The second ceasefire, which was signed on Saturday, states as a condition the safe withdrawal of all Houthi fighters from Ibb.
A 24-hour ceasefire agreement between the warring sides was reached on Friday, interrupted by the death of at least 20 people in fighting on Saturday. Violence erupted when tribesmen set up a checkpoint in Yareem town to prevent the Houthis from entering the provincial capital of Ibb.
The Houthis, who took over the capital Sanaa on September 21, and who have held the strategic southern port of Hudaydah since Tuesday, did not face any opposition from local authorities as they entered the provinces of Dhamar and Ibb and set up checkpoints, officials said.The city of Ibb, 150km south of Sanaa, borders Bayda province, a stronghold of al-Qaeda in the Arabian Peninsula (AQAP), where Houthis have clashed repeatedly with al-Qaeda linked fighters since Tuesday.
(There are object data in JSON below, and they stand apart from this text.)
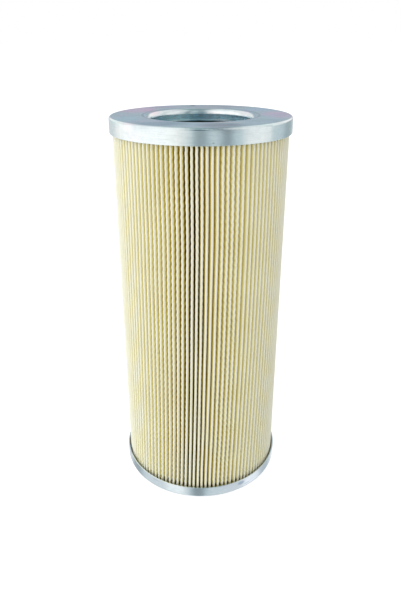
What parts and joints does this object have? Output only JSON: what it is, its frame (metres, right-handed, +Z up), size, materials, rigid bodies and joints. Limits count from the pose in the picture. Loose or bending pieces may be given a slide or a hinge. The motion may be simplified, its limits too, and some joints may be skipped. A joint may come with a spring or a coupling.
{
  "type": "pleated filter element",
  "caption": "Cylindrical pleated-paper filter element with zinc-plated sheet-steel end caps, a perforated core tube, an outlet bore in the upper cap and a closed lower cap.",
  "frame": {"origin": "centre of the lower cap's outer face, where the element stands", "axes": "+Z up the element's axis, from the closed lower cap to the outlet bore in the upper cap; -Y is the side with the closest pleats, and the paper's side seam is on the +Y side"},
  "size_m": [0.1, 0.1, 0.2244],
  "materials": {
    "cap_steel": "bright zinc plated, faintly iridescent",
    "core_steel": "plated perforated sheet",
    "filter_paper": "resin-treated, finely corrugated",
    "adhesive": "cured potting adhesive"
  },
  "bodies": {
    "root": {"upper_end_cap": "cap_steel", "lower_end_cap": "cap_steel", "pleated_media": "filter_paper", "core_tube": "core_steel", "upper_adhesive_bed": "adhesive", "lower_adhesive_bed": "adhesive", "media_side_seam": "adhesive"}
  },
  "joints": []
}
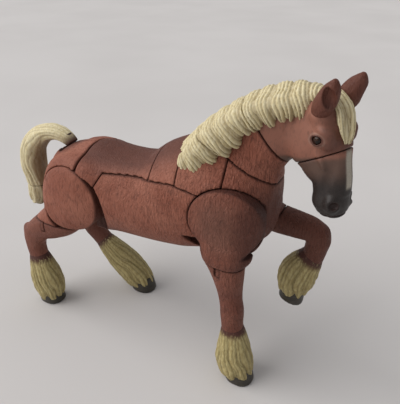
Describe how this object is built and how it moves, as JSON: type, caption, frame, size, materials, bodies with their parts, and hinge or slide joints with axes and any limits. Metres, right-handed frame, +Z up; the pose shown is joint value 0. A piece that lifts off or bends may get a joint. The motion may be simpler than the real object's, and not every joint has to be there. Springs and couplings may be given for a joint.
{
  "type": "horse figure",
  "caption": "Take-apart draft horse figure with one foreleg raised, of shut-fit moulded pieces around a core, with turning neck, head and tail and swinging leg discs",
  "frame": {"origin": "on the ground under the middle of the bounding box", "axes": "+X the way the horse faces, +Y its left side, +Z up"},
  "size_m": [0.1308, 0.0359, 0.1089],
  "materials": {
    "coat": "satin chestnut paint over moulded coat hair, darker in the grooves",
    "flaxen": "matte cream paint over deep moulded strands, brown wash between them",
    "feather": "matte tan paint over moulded feather tufts, olive in the grooves",
    "horn": "matte black paint",
    "eye": "gloss dark brown",
    "smoke": "dark grey fading up into the coat colour, pale stripe down the front",
    "inner": "bare red-brown plastic, hidden inside"
  },
  "bodies": {
    "torso": {"barrel_right": "coat", "barrel_left": "coat", "saddle_back": "coat", "loin": "coat", "withers": "coat", "breast": "coat", "croup_right": "coat", "croup_left": "coat", "core": "inner", "shoulder_pin_right": "inner", "shoulder_pin_left": "inner", "hip_pin_right": "inner", "hip_pin_left": "inner", "neck_peg": "inner", "tail_peg": "inner", "mane_withers": "flaxen"},
    "neck": {"neck": "coat", "mane_neck": "flaxen", "head_peg": "inner"},
    "head": {"head": "coat", "muzzle": "smoke", "ear_right": "coat", "ear_left": "coat", "forelock": "flaxen", "mane_poll": "flaxen", "eye_right": "eye", "eye_left": "eye"},
    "foreleg_right": {"shoulder_right": "coat", "foreleg_right": "coat", "feather_fore_right": "feather", "hoof_fore_right": "horn"},
    "foreleg_left": {"shoulder_left": "coat", "foreleg_left": "coat", "feather_fore_left": "feather", "hoof_fore_left": "horn"},
    "hindleg_right": {"thigh_right": "coat", "hindleg_right": "coat", "feather_hind_right": "feather", "hoof_hind_right": "horn"},
    "hindleg_left": {"thigh_left": "coat", "hindleg_left": "coat", "feather_hind_left": "feather", "hoof_hind_left": "horn"},
    "tail": {"tail_upper": "flaxen", "tail_tuft": "flaxen"}
  },
  "joints": [
    {"name": "neck_swivel", "type": "hinge", "parent": "torso", "child": "neck", "pos_m": [0.0326, -0.0007, 0.0817], "axis": [0.4939, 0, 0.8695], "range_deg": [-12, 12]},
    {"name": "head_swivel", "type": "hinge", "parent": "neck", "child": "head", "pos_m": [0.0396, -0.0007, 0.0905], "axis": [0.7902, 0, 0.6129], "range_deg": [-12, 12]},
    {"name": "shoulder_right_swing", "type": "hinge", "parent": "torso", "child": "foreleg_right", "pos_m": [0.0324, -0.0097, 0.0636], "axis": [0, -1, 0], "range_deg": [-10, 10]},
    {"name": "shoulder_left_swing", "type": "hinge", "parent": "torso", "child": "foreleg_left", "pos_m": [0.0324, 0.0083, 0.0636], "axis": [0, -1, 0], "range_deg": [-10, 10]},
    {"name": "hip_right_swing", "type": "hinge", "parent": "torso", "child": "hindleg_right", "pos_m": [-0.0278, -0.0097, 0.0566], "axis": [0, -1, 0], "range_deg": [0, 10]},
    {"name": "hip_left_swing", "type": "hinge", "parent": "torso", "child": "hindleg_left", "pos_m": [-0.0278, 0.0083, 0.0566], "axis": [0, -1, 0], "range_deg": [0, 10]},
    {"name": "tail_swivel", "type": "hinge", "parent": "torso", "child": "tail", "pos_m": [-0.036, -0.0007, 0.071], "axis": [-0.6428, 0, 0.766], "range_deg": [-12, 12]}
  ]
}
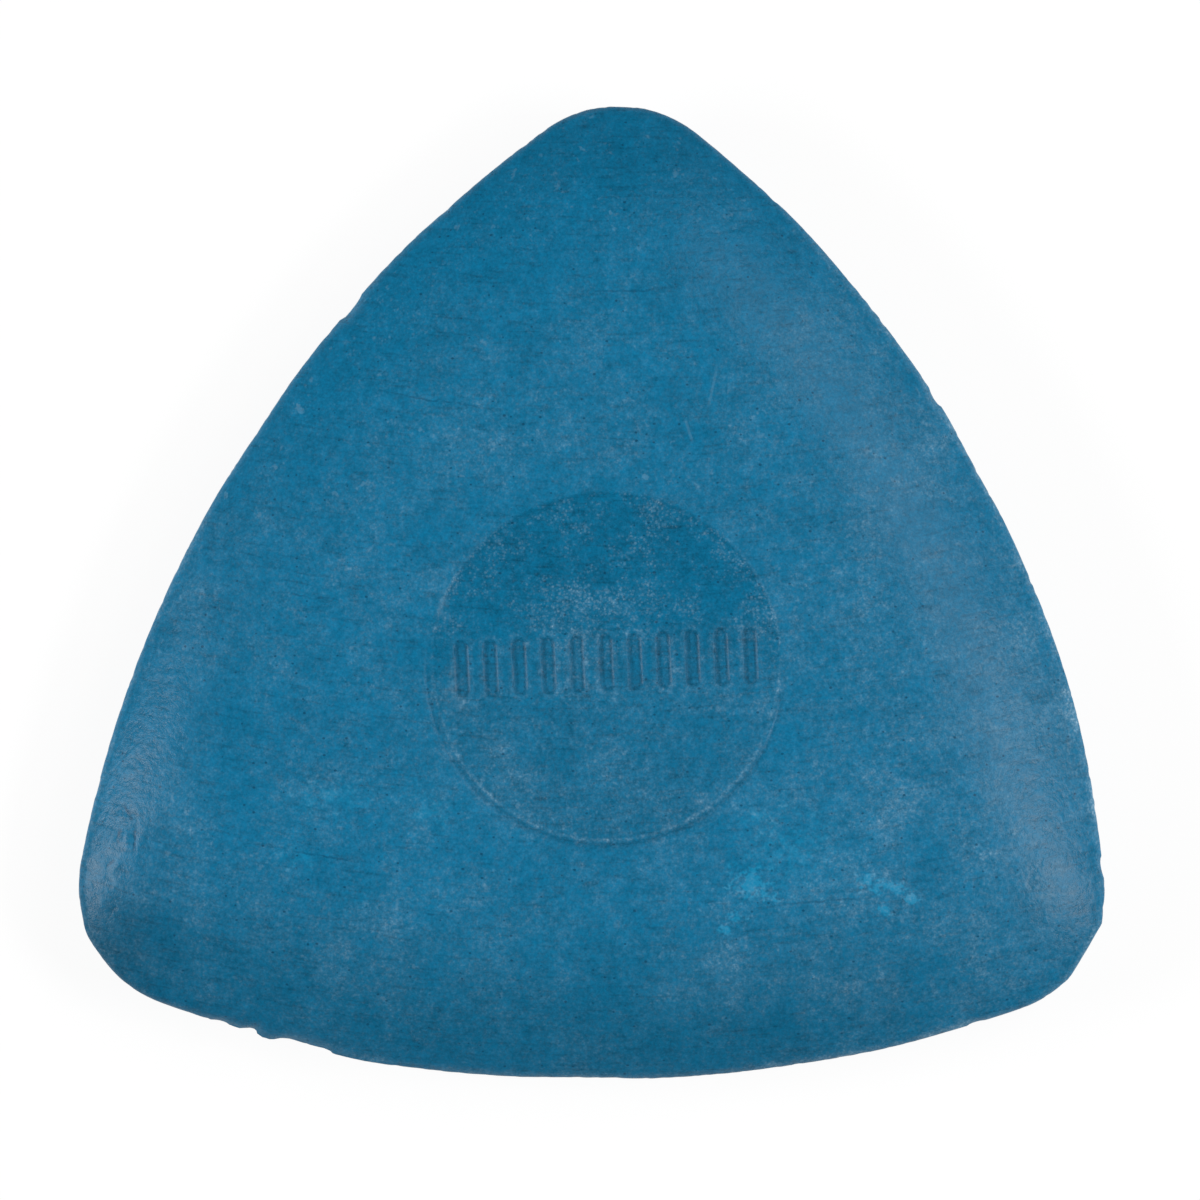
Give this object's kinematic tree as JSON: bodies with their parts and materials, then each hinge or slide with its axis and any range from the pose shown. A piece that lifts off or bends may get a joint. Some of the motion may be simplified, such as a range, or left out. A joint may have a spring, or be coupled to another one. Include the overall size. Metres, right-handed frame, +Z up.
{
  "type": "tailor chalk",
  "caption": "Flat rounded-triangle cake of pressed marking chalk, thick in the middle, with wide bevels to a thin rim, a round thumb panel with sunk grip bars, and a chipped, rubbed edge",
  "frame": {"origin": "on the surface that the cake lies on, under the middle of its box", "axes": "+Z up through the thickness, out of the face with the round panel; +X along the widest side, from the lower left corner to the lower right one; +Y towards the corner above the row of bars"},
  "size_m": [0.05, 0.0476, 0.0066],
  "materials": {
    "pressed_chalk": "matte"
  },
  "bodies": {
    "root": {"tailor_chalk": "pressed_chalk"}
  },
  "joints": []
}
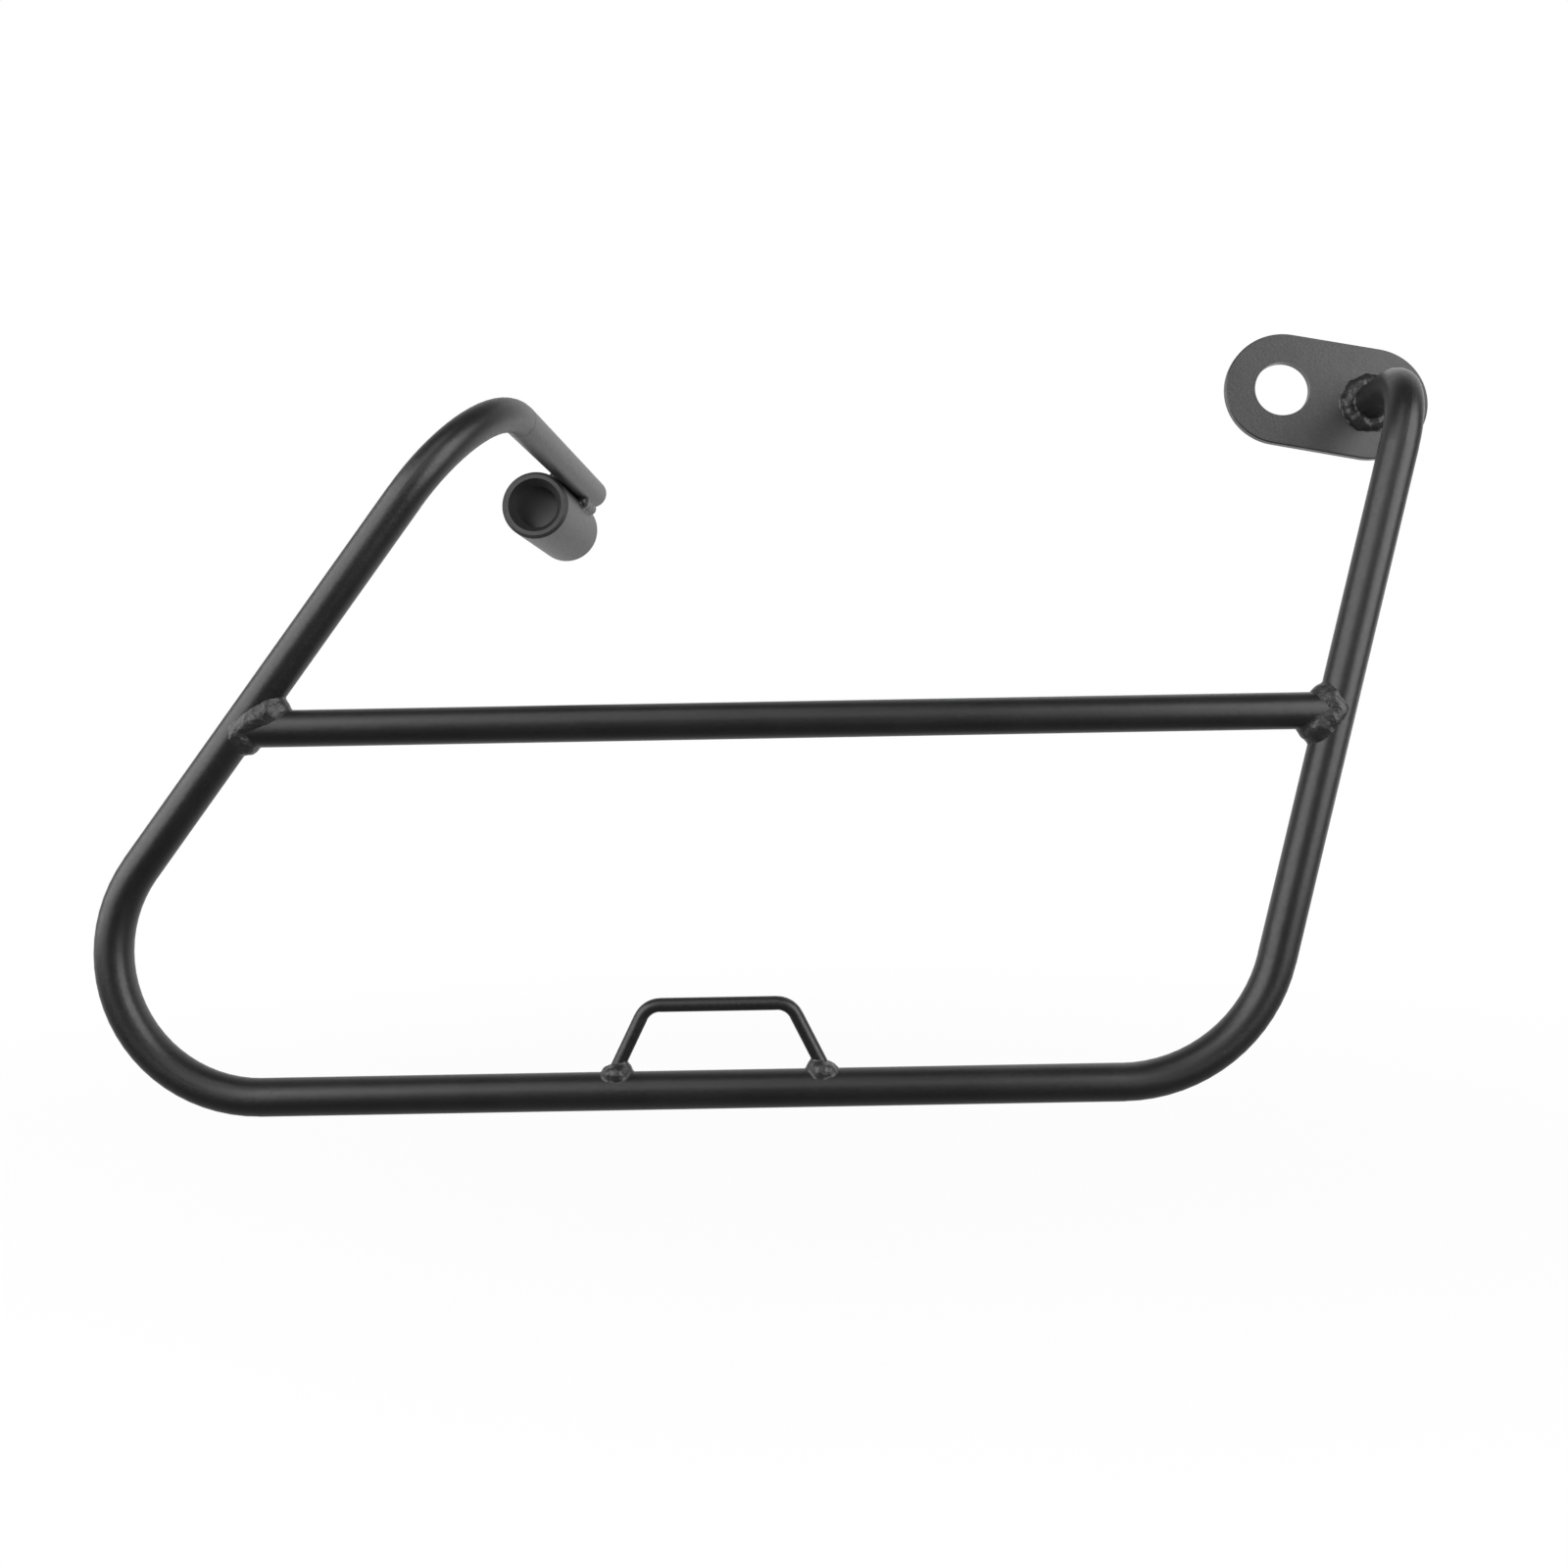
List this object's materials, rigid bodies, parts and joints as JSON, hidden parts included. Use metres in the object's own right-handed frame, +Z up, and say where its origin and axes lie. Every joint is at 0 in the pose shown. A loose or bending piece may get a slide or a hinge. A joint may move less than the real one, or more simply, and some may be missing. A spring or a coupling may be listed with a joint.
{
  "type": "pannier frame",
  "caption": "Side frame for a motorbike's soft pannier: bent tube hoop with crossbar, strap loop, spacer sleeve and mounting plate, welded into one unit.",
  "frame": {"origin": "centre of the spacer sleeve's inboard face, where it seats on the motorbike", "axes": "Seen from outside the bike: +X to the right along the bottom run and crossbar, +Z up, +Y inboard towards the bike and square to the plane of the hoop"},
  "size_m": [0.523, 0.2203, 0.2982],
  "materials": {
    "powder_coat": "satin black powder coat",
    "bead_coat": "satin black powder coat over rippled weld"
  },
  "bodies": {
    "root": {"main_hoop": "powder_coat", "crossbar": "powder_coat", "strap_loop": "powder_coat", "spacer_sleeve": "powder_coat", "mounting_plate": "powder_coat", "weld_crossbar_front": "bead_coat", "weld_crossbar_rear": "bead_coat", "weld_loop_front": "bead_coat", "weld_loop_rear": "bead_coat", "weld_sleeve_short": "bead_coat", "weld_sleeve_long": "bead_coat", "weld_plate": "bead_coat"}
  },
  "joints": []
}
The Houthi advance has increased fears of outright sectarian warfare in the north and, in a separate sign of the fragility of Yemen’s embattled state, southern separatists seeking to split from the north set an ultimatum for the government to evacuate its soldiers and civil servants by November 30.
A reporter reporting from Sanaa, said that due to the rebels making new gains every day and the secessionist movement in the south, there was “utter chaos in every corner of the country”.
“Many Yemenis are now worried that there could be a sectarian war in the north and a secessionist war in the south,” he said. “The secessionists in the south are now taking advantage of the chaos in the north and they are demanding self-determination and full independence of the south of Yemen.”
The Houthis, who hail from the northern highlands and champion the interests of the Zaidi community which make up one fifth of Yemen’s 25 million population, are increasingly imposing their authority outside the capital as well as in it.
The group wants the northern part of the country to be one region instead of three and are also seeking a bigger say in drafting the constitution.
Separately on Saturday, a senior adviser to Iran’s Ayatollah Ali Khamenei, confirmed that Tehran is backing the Houthis.
Ali Akbar Velayati, who regularly speaks on behalf of the supreme leader, said Iran “supports the rightful struggles of Ansarullah [Houthis] in Yemen and considers this movement as part of the successful Islamic Awakening movements”.
He made the comments in a meeting with a group of Yemeni clerics in Tehran on Saturday, according to Iranian Press TV.